The study investigates dynamic spectrum sharing between primary and secondary users in cognitive radio networks, aiming to develop a joint admission control and rate/power allocation framework that satisfies QoS and interference constraints. By modeling primary users as on‑off and assuming secondary users estimate aggregate interference using only mean channel gains, the authors formulate and solve a fair spectrum sharing problem that jointly allocates admission, rate, and power while respecting QoS and interference limits. Numerical results show that the proposed framework maintains acceptable outage and interference‑violation probabilities and delivers competitive throughput for both primary and secondary networks.

Abstract

We investigate the dynamic spectrum sharing problem among primary and secondary users in a cognitive radio network.

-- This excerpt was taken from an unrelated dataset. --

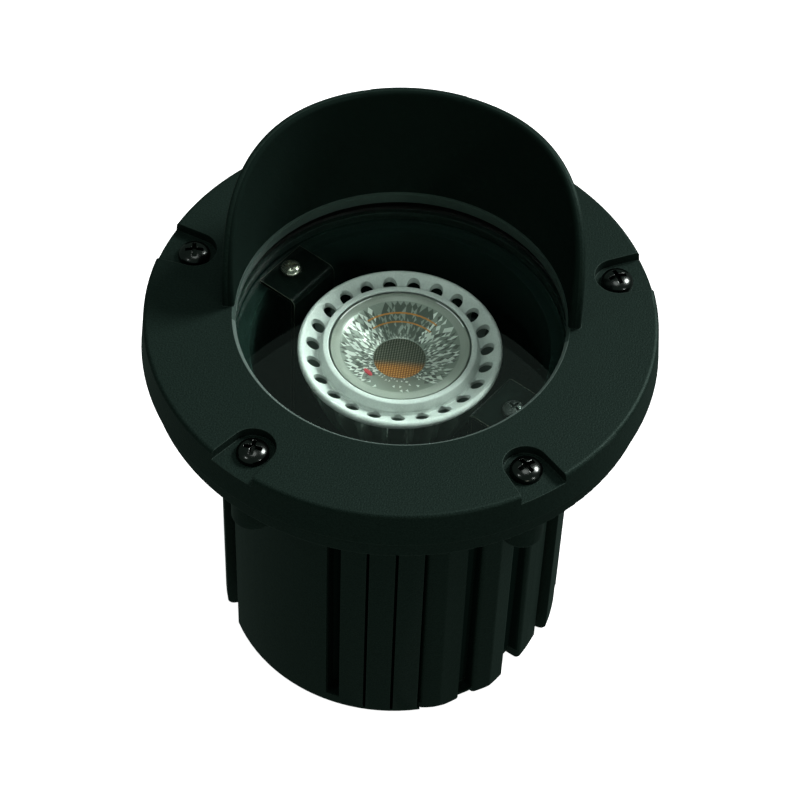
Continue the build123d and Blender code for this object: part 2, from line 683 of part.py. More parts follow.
def make_bezel():
    """Ring that traps the optic's rim in the cup."""
    inner = LAMP_CUP_RADIUS - BEZEL_WIDTH
    top = LAMP_FRONT + BEZEL_HEIGHT
    ring = turned([
        (inner, BEZEL_SEAT),
        (LAMP_CUP_RADIUS + BEZEL_SLOPE, BEZEL_SEAT),
        (LAMP_CUP_RADIUS - BEZEL_SLOPE / 2, top),
        (inner, top),
    ])
    return fillet(ring.edges().filter_by(GeomType.CIRCLE).group_by(Axis.Z)[-1], BEZEL_EDGE_ROUND)


def make_optic():
    """Clear moulded lens: rim on the cup's ledge, raised flat front, bowl-shaped
    back, and a well through its middle down to the emitter."""
    rim = LAMP_SEAT_RADIUS - OPTIC_CLEARANCE
    face = LAMP_CUP_RADIUS - BEZEL_WIDTH - OPTIC_GROOVE
    low = LAMP_FRONT - OPTIC_EDGE
    front = LAMP_FRONT + OPTIC_RISE
    back = front - OPTIC_THICKNESS
    well = EMITTER_RADIUS + OPTIC_WELL_GAP
    return turned([
        (well + OPTIC_WELL_WALL, back),
        (face - OPTIC_FACE_BAND, front - OPTIC_BOWL_DEPTH),
        (face - OPTIC_LEDGE, low),
        (rim, low),
        (rim, BEZEL_SEAT),
        (face, BEZEL_SEAT),
        (face, front),
        (well + OPTIC_WELL_TAPER, front),
        (well, back),
    ])


def make_board():
    return rod(BOARD_RADIUS, LAMP_CUP_FLOOR, LAMP_CUP_FLOOR + BOARD_THICKNESS)


def make_emitter():
    low = LAMP_CUP_FLOOR + BOARD_THICKNESS
    return rod(EMITTER_RADIUS - OPTIC_CLEARANCE, low, low + EMITTER_THICKNESS)


def make_lamp_base():
    shell = rod(BASE_RADIUS, LAMP_FOOT, LAMP_NECK)
    shell = chamfer(shell.edges().filter_by(GeomType.CIRCLE).sort_by(Axis.Z)[0], BASE_WALL / 2)
    shell -= rod(BASE_RADIUS - BASE_WALL, LAMP_FOOT + BASE_WALL, LAMP_NECK)
    for side in (-1, 1):
        hole = rod(PIN_RADIUS, LAMP_FOOT - OVERSHOOT, LAMP_FOOT + BASE_WALL)
        shell -= Pos(side * PIN_SPACING / 2, 0) * hole
    return around(STRAP_ANGLE) * shell


def make_driver():
    low = LAMP_FOOT + BASE_WALL
    board = Box(DRIVER_WIDTH, DRIVER_THICKNESS, LAMP_NECK - low, align=UP)
    choke = Rot(90, 0, 0) * Cylinder(DRIVER_PART_RADIUS, DRIVER_PART_HEIGHT, align=UP)
    choke = Pos(0, -DRIVER_THICKNESS / 2, (LAMP_NECK - low) / 2) * choke
    return around(STRAP_ANGLE) * Pos(0, PIN_RADIUS + DRIVER_THICKNESS, low) * (board + choke)


def make_pins():
    low = LAMP_FOOT - PIN_LENGTH
    pin = rod(PIN_RADIUS, low, LAMP_FOOT + BASE_WALL)
    pin = chamfer(pin.edges().filter_by(GeomType.CIRCLE).sort_by(Axis.Z)[0], PIN_RADIUS * TIP_SHARE)
    pins = Part()
    for side in (-1, 1):
        pins += Pos(side * PIN_SPACING / 2, 0) * pin
    return around(STRAP_ANGLE) * pins


if __name__ == "__main__":
    os.makedirs("parts", exist_ok=True)
    nodes = {
        "housing": make_housing(),
        "cover": make_cover(),
        "lens": make_lens(),
        "lens_gasket": make_lens_gasket(),
        "flange_seal": make_flange_seal(),
        "lamp_bracket": make_bracket(),
        "bracket_screw_left": make_bracket_screw(0),
        "bracket_screw_right": make_bracket_screw(180),
        "lampholder": make_lampholder(),
        "lampholder_contacts": make_contacts(),
        "lampholder_screws": make_holder_screws(),
        "entry_bush": make_entry_bush(),
        "holder_lead_1": make_lead(-1),
        "holder_lead_2": make_lead(1),
        "lamp_heat_sink": make_heat_sink(),
        "lamp_bezel": make_bezel(),
        "lamp_optic": make_optic(),
        "led_board": make_board(),
        "led_emitter": make_emitter(),
        "lamp_base": make_lamp_base(),
        "lamp_driver": make_driver(),
        "lamp_pins": make_pins(),
    }
    for number, angle in enumerate(screw_angles(), start=1):
        nodes[f"cover_screw_{number}"] = make_cover_screw(angle)
    for name, shape in nodes.items():
        export_step(shape, f"parts/{name}.step")
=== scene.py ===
from math import cos, pi, radians, sin

import bmesh
import bpy
from mathutils import Matrix, Quaternion, Vector


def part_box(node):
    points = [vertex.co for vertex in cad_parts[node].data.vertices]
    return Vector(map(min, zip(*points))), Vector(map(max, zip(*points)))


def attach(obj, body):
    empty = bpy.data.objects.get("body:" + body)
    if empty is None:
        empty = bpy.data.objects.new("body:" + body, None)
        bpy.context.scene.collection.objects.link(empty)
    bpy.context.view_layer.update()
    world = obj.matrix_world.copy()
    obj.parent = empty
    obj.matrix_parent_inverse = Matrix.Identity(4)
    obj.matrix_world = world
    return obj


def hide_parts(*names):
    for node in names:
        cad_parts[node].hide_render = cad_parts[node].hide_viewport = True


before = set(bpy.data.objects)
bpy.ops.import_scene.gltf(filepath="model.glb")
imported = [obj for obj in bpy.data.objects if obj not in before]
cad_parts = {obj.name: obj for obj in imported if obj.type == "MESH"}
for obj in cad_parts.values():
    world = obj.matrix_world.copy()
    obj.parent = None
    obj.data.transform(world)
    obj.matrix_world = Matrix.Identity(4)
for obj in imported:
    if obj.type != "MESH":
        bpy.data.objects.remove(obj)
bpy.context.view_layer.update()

# The studio: a floor that runs up into a pale wall all round, as a
# photographer's cove does, five soft lamps, and a camera with a long lens that
# looks down into the light from the front.
mm = 0.001
scene = bpy.context.scene
scene.view_settings.view_transform = "Standard"


def new_finish(name, colour, roughness, metallic=0.0, specular=0.5):
    finish = bpy.data.materials.new(name)
    finish.use_nodes = True
    shader = finish.node_tree.nodes["Principled BSDF"]
    shader.inputs["Base Color"].default_value = (*colour, 1)
    shader.inputs["Roughness"].default_value = roughness
    shader.inputs["Metallic"].default_value = metallic
    shader.inputs["Specular IOR Level"].default_value = specular
    return finish, shader


cove_finish, cove_shader = new_finish("pale_cove", (0.8, 0.8, 0.8), roughness=0.9, specular=0.0)
cove_shader.inputs["Emission Color"].default_value = (1, 1, 1, 1)
cove_shader.inputs["Emission Strength"].default_value = 0.95
cove_outline = [(0, 0), (2.2, 0), (2.75, 0.15), (3.15, 0.5), (3.3, 1.0), (3.35, 1.9)]
cove_shape = bmesh.new()
cove_points = [cove_shape.verts.new((radius, 0, height)) for radius, height in cove_outline]
cove_edges = [cove_shape.edges.new(pair) for pair in zip(cove_points, cove_points[1:])]
bmesh.ops.spin(
    cove_shape,
    geom=cove_points + cove_edges,
    cent=(0, 0, 0),
    axis=(0, 0, 1),
    angle=2 * pi,
    steps=64,
    use_merge=True,
)
bmesh.ops.remove_doubles(cove_shape, verts=cove_shape.verts, dist=0.01 * mm)
cove_mesh = bpy.data.meshes.new("studio_cove")
cove_shape.to_mesh(cove_mesh)
cove_shape.free()
cove_mesh.shade_smooth()
cove = bpy.data.objects.new("studio_cove", cove_mesh)
cove.data.materials.append(cove_finish)
cove.visible_diffuse = False
cove.visible_glossy = False
scene.collection.objects.link(cove)

room = bpy.data.worlds.new("dim_green_room")
room.use_nodes = True
room.node_tree.nodes["Background"].inputs["Color"].default_value = (0.70, 1.0, 0.86, 1)
room.node_tree.nodes["Background"].inputs["Strength"].default_value = 0.13
scene.world = room

lamp_aim = Vector((0, 0, 0.09))
lamp_distance = 1.5


def studio_lamp(name, azimuth, elevation, size, power, colour=(1, 1, 1)):
    """A round soft lamp that faces the mouth of the housing."""
    lamp = bpy.data.lights.new(name, "AREA")
    lamp.color = colour
    lamp.shape = "DISK"
    lamp.size = size
    lamp.energy = power
    holder = bpy.data.objects.new(name, lamp)
    turn = radians(azimuth)
    rise = radians(elevation)
    direction = Vector((cos(turn) * cos(rise), sin(turn) * cos(rise), sin(rise)))
    holder.location = lamp_aim + direction * lamp_distance
    holder.rotation_mode = "QUATERNION"
    holder.rotation_quaternion = direction.to_track_quat("Z", "Y")
    scene.collection.objects.link(holder)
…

We consider the scenario where primary users exhibit on-off behavior and secondary users are able to dynamically measure/estimate sum interference from primary users at their receiving ends. For such a scenario, we solve the problem of fair spectrum sharing among secondary users subject to their QoS constraints (in terms of minimum SINR and transmission rate) and interference constraints for primary users. Since tracking channel gains instantaneously for dynamic spectrum allocation may be very difficult in practice, we consider the case where only mean channel gains averaged over short-term fading are available. Under such scenarios, we derive outage probabilities for secondary users and interference constraint violation probabilities for primary users. Based on the analysis, we develop a complete framework to perform joint admission control and rate/power allocation for secondary users such that both QoS and interference constraints are only violated within desired limits. Throughput performance of primary and secondary networks is investigated via extensive numerical analysis considering different levels of implementation complexity due to channel estimation.